Proof by Case Analysis

Of course, not everything can be proved by simple calculation: In general, unknown, hypothetical values (arbitrary numbers, booleans, lists, etc.) can block the evaluation. Here is a simple example

import logic

inductive boolean :=
true, false

namespace boolean
definition neg (b : boolean) : boolean :=
cases_on b false true

-- BEGIN
theorem neg_involutive : ∀ b : boolean, neg (neg b) = b :=
/- rfl -/ -- fails
sorry
-- END
end boolean

The reason for the failure is that neg is defined using cases_on on b. But here, b is the unknown boolean b. Thus, the expression (neg b) cannot be evaluated/reduced. We say it is stuck.

The same way we use cases_on to define functions, we can use it to prove theorems by case-analysis.

import logic

inductive boolean :=
true, false

namespace boolean
definition neg (b : boolean) : boolean :=
cases_on b false true

-- BEGIN
theorem neg_involutive : ∀ b : boolean, neg (neg b) = b :=
take b : boolean,
  cases_on b
    rfl   -- proof for the case b is true
    rfl   -- proof for the case b is false
-- END
end boolean

The proof above can be read as: “take a boolean b, it can be true or false, in both cases if we evaluate the left/right hand sides, we obtain the same value”.

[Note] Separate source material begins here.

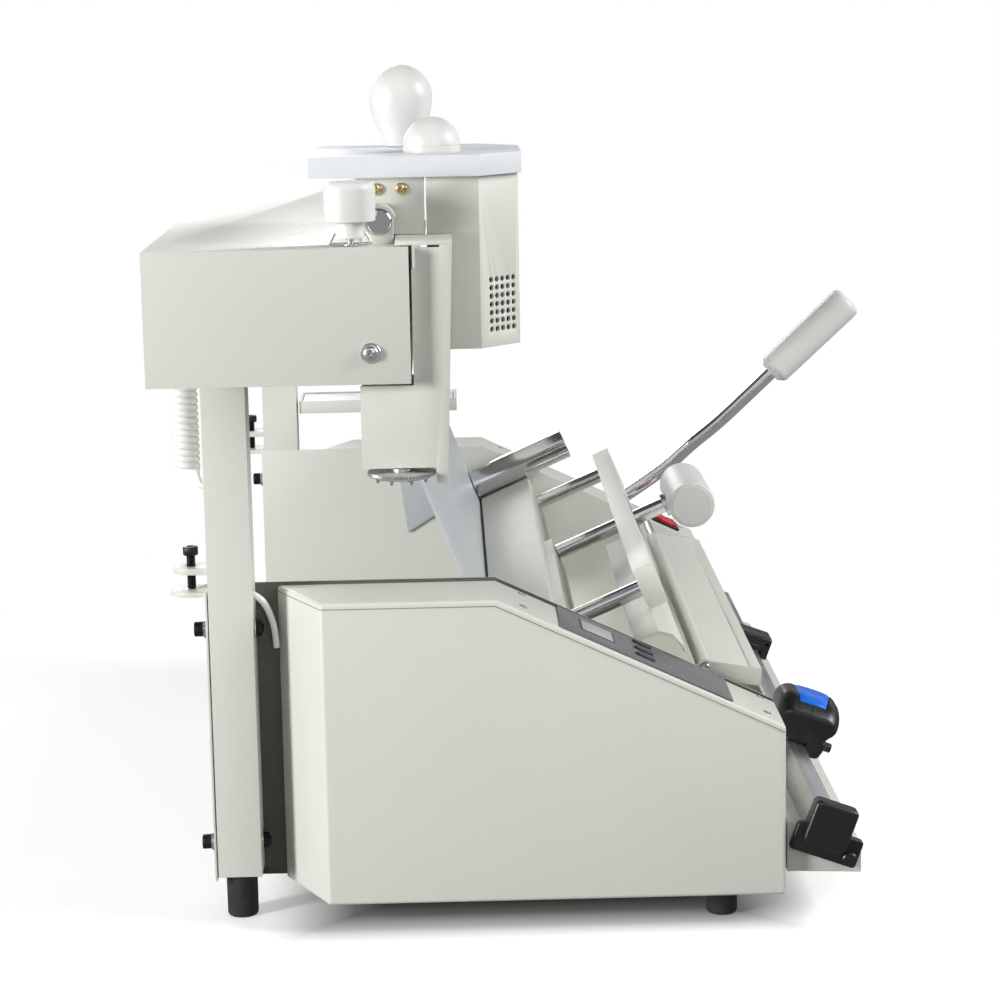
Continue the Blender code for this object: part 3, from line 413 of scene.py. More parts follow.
def turned(stations, segments=64, ring=False, place=IDENTITY):
    """A solid of stations (radius, height) about local Z. A radius may be a function of the angle,
    and a first or last radius of 0 is a point on the axis. With ring, the section is a closed loop."""
    mesh = bmesh.new()
    rows = []
    for radius, height in stations:
        if not callable(radius) and radius == 0:
            rows.append([mesh.verts.new((0, 0, height))])
            continue
        row = []
        for step in range(segments):
            angle = 2 * math.pi * step / segments
            reach = radius(angle) if callable(radius) else radius
            row.append(mesh.verts.new((reach * math.cos(angle), reach * math.sin(angle), height)))
        rows.append(row)
    pairs = list(zip(rows, rows[1:]))
    if ring:
        pairs.append((rows[-1], rows[0]))
    for lower, upper in pairs:
        for i in range(segments):
            j = (i + 1) % segments
            if len(lower) == 1:
                mesh.faces.new((lower[0], upper[j], upper[i]))
            elif len(upper) == 1:
                mesh.faces.new((lower[i], lower[j], upper[0]))
            else:
                mesh.faces.new((lower[i], lower[j], upper[j], upper[i]))
    if not ring:
        for row in (rows[0], rows[-1]):
            if len(row) > 1:
                mesh.faces.new(row)
    mesh.transform(place)
    return mesh


def sections_mesh(rows):
    """Close a row of equal rings of points into a solid, with a face at each end."""
    mesh = bmesh.new()
    rings = [[mesh.verts.new(point) for point in row] for row in rows]
    count = len(rings[0])
    for lower, upper in zip(rings, rings[1:]):
        for i in range(count):
            j = (i + 1) % count
            mesh.faces.new((lower[i], lower[j], upper[j], upper[i]))
    mesh.faces.new(rings[0])
    mesh.faces.new(rings[-1])
    return mesh


def loft(outline_a, level_a, outline_b, level_b, axis="Z"):
    """A solid between two outlines of equal count, each flat at its own level along an axis."""
    def at(point, level):
        a, b = point
        return {"X": (level, a, b), "Y": (a, level, b), "Z": (a, b, level)}[axis]

    return sections_mesh([[at(point, level) for point in outline]
                          for outline, level in ((outline_a, level_a), (outline_b, level_b))])


def prism(outline, low, high):
    return loft(outline, low, outline, high)


def block(x, y, z):
    return prism([(x[0], y[0]), (x[1], y[0]), (x[1], y[1]), (x[0], y[1])], z[0], z[1])


def arc(centre, radius, first, turn):
    """Points along an arc, from a first angle on by a turn, both in degrees."""
    steps = 12
    angles = [math.radians(first + turn * i / steps) for i in range(steps + 1)]
    return [(centre[0] + radius * math.cos(angle), centre[1] + radius * math.sin(angle)) for angle in angles]


def joined(*meshes):
    """Several closed shapes as the parts of one piece."""
    result = bmesh.new()
    for mesh in meshes:
        data = bpy.data.meshes.new("part")
        mesh.to_mesh(data)
        mesh.free()
        result.from_mesh(data)
        bpy.data.meshes.remove(data)
    return result


def carved(mesh, cutter):
    """Cut one closed shape out of another; both are used up."""
    helpers = []
    for label, shape in (("carved_body", mesh), ("carving_tool", cutter)):
        bmesh.ops.recalc_face_normals(shape, faces=shape.faces)
        data = bpy.data.meshes.new(label)
        shape.to_mesh(data)
        shape.free()
        obj = bpy.data.objects.new(label, data)
        bpy.context.scene.collection.objects.link(obj)
        helpers.append(obj)
    body, tool = helpers
    modifier = body.modifiers.new("cut", "BOOLEAN")
    modifier.object, modifier.operation, modifier.solver = tool, "DIFFERENCE", "EXACT"
    result = bmesh.new()
    evaluated = body.evaluated_get(bpy.context.evaluated_depsgraph_get())
    result.from_mesh(evaluated.to_mesh())
    evaluated.to_mesh_clear()
    for obj in helpers:
        data = obj.data
        bpy.data.objects.remove(obj)
        bpy.data.meshes.remove(data)
    return result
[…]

If we replace the rfl’s by _ in the proof above, Lean will say the placeholders _’s cannot be synthesized, and will show what needs to be proved:

⊢ neg (neg false) = false

and

⊢ neg (neg true) = true

For readers using the Lean Emacs mode, they can simply hover over the incomplete proof to obtain information about missing parts. Lean also reports the type of every sorry used in an input file.